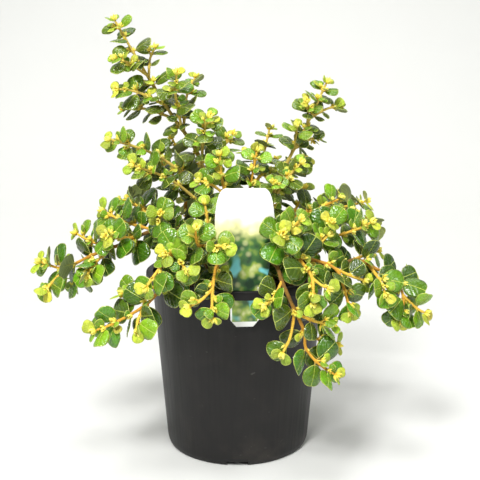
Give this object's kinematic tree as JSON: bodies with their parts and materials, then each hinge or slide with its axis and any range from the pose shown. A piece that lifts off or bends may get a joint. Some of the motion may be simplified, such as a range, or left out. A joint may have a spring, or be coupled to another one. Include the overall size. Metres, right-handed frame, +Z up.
{
  "type": "potted flowering shrub",
  "caption": "Round black nursery pot filled with soil, holding a compact spreading shrub with rounded leathery leaves in opposite pairs on woody stems, and a plant label in its rim slot.",
  "frame": {"origin": "centre of the pot's foot, on the surface that the pot stands on", "axes": "+Z up along the pot's axis; the label and the pictured front of the plant face -Y; +X to the right as seen from the front"},
  "size_m": [0.2897, 0.2404, 0.3363],
  "materials": {
    "pot_plastic": "black satin moulded polypropylene",
    "potting_mix": "rough dark bark-based potting mix",
    "label_plastic": "printed sheet plastic with a soft gloss",
    "foliage": "glossy leathery green leaves on felted orange-brown stems"
  },
  "bodies": {
    "root": {"pot": "pot_plastic", "soil": "potting_mix", "label": "label_plastic", "stem_left_tall": "foliage", "stem_right_tall": "foliage", "stem_centre": "foliage", "stem_back_tall": "foliage", "stem_left_long": "foliage", "stem_left_front": "foliage", "stem_front_left": "foliage", "stem_right_front": "foliage", "stem_right_inner": "foliage", "stem_right_long": "foliage", "stem_right_upper": "foliage", "stem_back_left": "foliage", "stem_back": "foliage", "stem_back_right": "foliage"}
  },
  "joints": []
}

*REQUEST*. Exactly reproduce every line of the data above.

*ANSWER TO THE PROBLEM*.
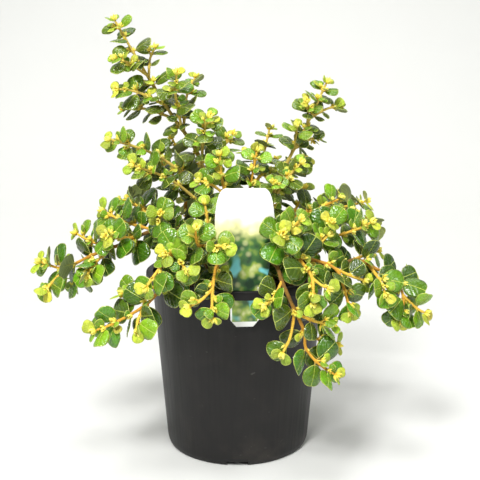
Give this object's kinematic tree as JSON: bodies with their parts and materials, then each hinge or slide with its axis and any range from the pose shown. A piece that lifts off or bends may get a joint. Some of the motion may be simplified, such as a range, or left out. A joint may have a spring, or be coupled to another one. Include the overall size. Metres, right-handed frame, +Z up.
{
  "type": "potted flowering shrub",
  "caption": "Round black nursery pot filled with soil, holding a compact spreading shrub with rounded leathery leaves in opposite pairs on woody stems, and a plant label in its rim slot.",
  "frame": {"origin": "centre of the pot's foot, on the surface that the pot stands on", "axes": "+Z up along the pot's axis; the label and the pictured front of the plant face -Y; +X to the right as seen from the front"},
  "size_m": [0.2897, 0.2404, 0.3363],
  "materials": {
    "pot_plastic": "black satin moulded polypropylene",
    "potting_mix": "rough dark bark-based potting mix",
    "label_plastic": "printed sheet plastic with a soft gloss",
    "foliage": "glossy leathery green leaves on felted orange-brown stems"
  },
  "bodies": {
    "root": {"pot": "pot_plastic", "soil": "potting_mix", "label": "label_plastic", "stem_left_tall": "foliage", "stem_right_tall": "foliage", "stem_centre": "foliage", "stem_back_tall": "foliage", "stem_left_long": "foliage", "stem_left_front": "foliage", "stem_front_left": "foliage", "stem_right_front": "foliage", "stem_right_inner": "foliage", "stem_right_long": "foliage", "stem_right_upper": "foliage", "stem_back_left": "foliage", "stem_back": "foliage", "stem_back_right": "foliage"}
  },
  "joints": []
}